Les projets se multiplient. Nationwide a récemment sélectionné sept fintech dans le cadre d’une initiative d’un montant de 3 millions de livres destinée à développer des applications et des services pour venir en aide aux populations vulnérables. Ces dernières auraient tout à gagner des applications de l’open banking. Selon une étude publiée fin juin (« Consumer priorities for open banking »), les personnes à faibles ressources pourraient potentiellement économiser jusqu’à 287 livres par an, soit 2,5 % de leur revenu annuel. Mais l’étude signale aussi que les nombreuses propositions associées à l’open banking ne se sont pas encore matérialisées. « L’ ‘open banking’ est une initiative de plus en plus répandue, assure Sulabh Agarwal, responsable des paiements chez Accenture, mais les défis demeurent. »
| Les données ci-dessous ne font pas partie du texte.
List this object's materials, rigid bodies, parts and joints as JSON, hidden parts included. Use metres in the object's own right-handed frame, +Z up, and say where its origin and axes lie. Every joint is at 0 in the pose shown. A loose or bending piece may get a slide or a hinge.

Standardisation insuffisante

En avril, l’autorité de la concurrence britannique a ainsi rappelé à l’ordre cinq des neuf banques concernées pour avoir échoué à mettre en oeuvre un certain nombre de fonctionnalités associées à l’open banking, et notamment les applications mobiles : « A l’heure actuelle, toutes les banques sont très occupées à vouloir atteindre l’objectif de la DSP2 en septembre. La commercialisation est passée au second plan, poursuit Sulabh Agarwal. En parallèle, la disponibilité des APIs devient un défi d’autant plus important que les volumes augmentent. » L’existence de plusieurs normes en Europe – STET en France, the Berlin Group en Allemagne, Open banking au Royaume-Uni, etc. – ne simplifierait pas non plus la tâche des banques : « Une plus grande standardisation permettrait de faciliter les partenariats et l’innovation, explique Ireti Samuel-Ogbu, responsable des paiements et créances pour la région EMEA chez Citigroup. L’adoption serait ainsi beaucoup plus rapide. » En avril 2018, la banque américaine est devenue le tout premier établissement commercial outre-Manche à obtenir le statut de fournisseur de services d’initiation de paiement (Payment Initiation Service Provider, PISP). Introduit par DSP2, ce service permet à un acteur d’initier un virement bancaire pour le compte d’autrui, à condition d’obtenir son accord au préalable. « Cette initiative nous permet d’offrir à nos clients entreprises une autre façon de collecter de l’argent de leurs clients en temps réel », explique Ireti Samuel-Ogbu.

La généralisation de l’open banking achoppe sur un manque de popularité. Six mois après sa mise en oeuvre, un sondage YouGov signalait que seuls 28 % des adultes britanniques étaient au courant de l’initiative. Et pour les initiés, l’expérience reste encore vacillante ; en mars dernier, l’OBIE a néanmoins tenté de remédier à cette situation en lançant une troisième version des standards de l’open banking destinée à faciliter l’expérience client. « Le parcours client doit continuer à s’améliorer, insiste Ireti Samuel-Ogbu. En dépit des progrès récemment réalisés, l’ ‘open banking’ ne présente pas le niveau de fluidité d’une carte bancaire par exemple. Pour réduire ce décalage, les commerçants pourraient potentiellement offrir des incitations pour booster l’utilisation des virements à partir de comptes courants. »

De leur côté, les régulateurs britanniques soufflent le chaud et le froid. S’ils reconnaissent l’importance de l’open banking pour les clients, ils s’inquiètent aussi de ses écueils : « L’ ‘open banking’ pose des questions sur la sécurité, le partage des coûts, la structure du système, l’équité en matière de partage de données et les responsabilités juridiques », écrit la Banque d’Angleterre dans un rapport (« Future of Finance »). Un bilan des 18 premiers mois de l’open banking serait à l’étude.